Впервые вплотную с простыми людьми Саша Черный соприкоснулся, когда был призван на срочную службу в армию. Был он вольноопределяющимся, то есть фактически тянул лямку нижнего чина. Много лет спустя он кое-что поведал об этом Б. Лазаревскому: «Мне было поручено обучать грамоте солдат в учебной команде, что я и делал с большим удовольствием — целых два года. А в свободное время слушал их рассказы, часто своеобразные, а иногда будто наивные, многие из них запомнились так, что я их использовал почти через 25 лет…» Сохранилось еще одно свидетельство поэта о той поре — документальный рассказ «Случай в лагере», повествующий о чудодейственном происшествии, случившемся с ним.
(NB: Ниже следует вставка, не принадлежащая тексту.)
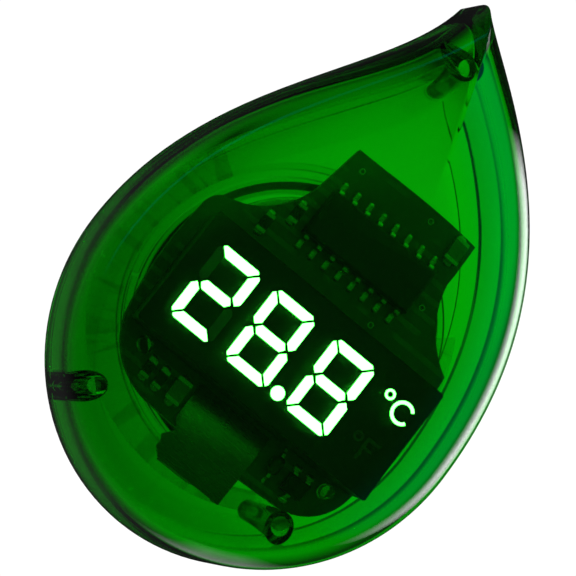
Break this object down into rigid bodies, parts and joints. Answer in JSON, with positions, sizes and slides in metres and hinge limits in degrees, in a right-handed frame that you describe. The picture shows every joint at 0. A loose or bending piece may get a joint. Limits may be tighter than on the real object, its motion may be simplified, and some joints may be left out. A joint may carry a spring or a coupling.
{
  "type": "drop-shaped digital thermometer",
  "caption": "Leaf-drop thermometer with a see-through green shell, a lit digit display, a coin cell behind a quarter-turn door, a mode key and a gel pad for glass.",
  "frame": {"origin": "on the battery door's axis, in the outer plane of the gel pad that meets the glass", "axes": "+Z to the drop's tip, +Y out of the back into the glass, +X along the display to the reader's right"},
  "size_m": [0.032, 0.0133, 0.0471],
  "materials": {
    "clear_green_abs": "moulded, glossy, see-through green",
    "gel": "clear tacky gel",
    "seal_rubber": "matt",
    "key_plastic": "moulded green",
    "nickel_steel": "nickel-plated, satin",
    "cell_filling": "pressed powder",
    "gasket_plastic": "matt",
    "board_laminate": "green solder mask on glass-fibre laminate",
    "chip_epoxy": "moulded epoxy",
    "tinned_copper": "tinned, bright",
    "solder": "bright solder",
    "display_black": "black housing",
    "display_film": "dark film, satin",
    "light_window": "lit white epoxy",
    "dark_window": "unlit epoxy",
    "led_die": "phosphor-coated die",
    "ceramic": "fired ceramic",
    "resistor_black": "glazed",
    "thermistor_glass": "glass bead",
    "contact_steel": "sprung sheet, nickel plated"
  },
  "bodies": {
    "case": {"front_shell": "clear_green_abs", "back_cover": "clear_green_abs", "adhesive_pad": "gel", "main_board": "board_laminate", "controller_chip": "chip_epoxy", "controller_leads": "tinned_copper", "resistor_bodies": "resistor_black", "resistor_ends": "tinned_copper", "capacitor_bodies": "ceramic", "capacitor_ends": "tinned_copper", "transistor_body": "chip_epoxy", "transistor_legs": "tinned_copper", "thermistor_bead": "thermistor_glass", "thermistor_leads": "tinned_copper", "led_board": "board_laminate", "display_case": "display_black", "display_film": "display_film", "segments_lit": "light_window", "segments_dark": "dark_window", "celsius_mark": "light_window", "fahrenheit_mark": "dark_window", "led_dies": "led_die", "display_pins": "tinned_copper", "solder_joints": "solder", "positive_contact": "contact_steel", "negative_contact": "contact_steel", "switch_base": "chip_epoxy", "switch_cover": "contact_steel", "switch_dome": "contact_steel"},
    "cell_and_seal": {"door_seal": "seal_rubber", "cell_can": "nickel_steel", "cell_gasket": "gasket_plastic", "cell_cap": "nickel_steel", "cell_core": "cell_filling"},
    "door": {"battery_door": "clear_green_abs"},
    "key": {"mode_key": "key_plastic", "switch_plunger": "chip_epoxy"}
  },
  "joints": [
    {"name": "door_lift", "type": "slide", "parent": "case", "child": "cell_and_seal", "axis": [0, 1, 0], "range_m": [0, 0.008]},
    {"name": "door_twist", "type": "hinge", "parent": "cell_and_seal", "child": "door", "pos_m": [0, 0, 0], "axis": [0, -1, 0], "range_deg": [0, 50]},
    {"name": "key_press", "type": "slide", "parent": "case", "child": "key", "axis": [0, -1, 0], "range_m": [0, 0.00025], "stiffness_N_per_m": 4000}
  ]
}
Сейчас такого рода необъяснимые явления получили название «полтергейст». Но на заре века… Первое, что приходило в голову, — проделки нечистой силы. Видимо, неспроста слова «солдат», «армия», «воинская служба» ассоциативно связались в сознании Саши Черного со всякого рода чертовщиной.
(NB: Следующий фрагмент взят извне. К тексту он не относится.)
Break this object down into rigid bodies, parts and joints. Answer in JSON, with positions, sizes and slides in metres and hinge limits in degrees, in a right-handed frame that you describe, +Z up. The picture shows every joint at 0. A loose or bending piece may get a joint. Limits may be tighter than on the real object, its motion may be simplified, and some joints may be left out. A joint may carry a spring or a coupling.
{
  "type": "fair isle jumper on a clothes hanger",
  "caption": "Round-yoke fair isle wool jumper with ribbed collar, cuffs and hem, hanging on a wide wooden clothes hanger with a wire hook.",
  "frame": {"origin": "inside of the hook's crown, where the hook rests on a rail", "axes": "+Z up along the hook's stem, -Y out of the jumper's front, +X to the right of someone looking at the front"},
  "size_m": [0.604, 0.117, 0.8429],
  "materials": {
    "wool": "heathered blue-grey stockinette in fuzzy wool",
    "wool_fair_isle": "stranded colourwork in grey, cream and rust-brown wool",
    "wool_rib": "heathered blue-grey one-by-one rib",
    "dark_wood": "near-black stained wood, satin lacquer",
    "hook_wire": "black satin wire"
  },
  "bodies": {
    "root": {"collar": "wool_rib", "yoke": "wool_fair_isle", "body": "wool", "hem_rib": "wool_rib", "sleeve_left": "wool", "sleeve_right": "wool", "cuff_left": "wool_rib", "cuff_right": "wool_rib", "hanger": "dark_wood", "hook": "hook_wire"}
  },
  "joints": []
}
В дальнейшем, однако, контакты поэта с «низовыми» слоями и прежде всего с крестьянами носили эпизодический, случайный характер. Обычно попытки его, «тайного соглядатая», разгадать «загадочную русскую душу» наталкивались на стену недоумения, недоверия, даже враждебности. Редко-редко удавалось растопить лед отчужденности. И тогда (о чудо!) приоткрывались поистине бесценные и чудесные свойства русской души — будь то удивительные народные песни, исполняемые деревенскими девушками, или вышитое орловское полотенце, которое он спешит послать в подарок Горькому на Капри. Хотя — повторю еще раз — подобные сближения, радостные прикосновения к истокам «этой крепкой и выразительной, родной и самобытной красоты» были редки и быстротечны и потому не способны были утолить жажду до конца.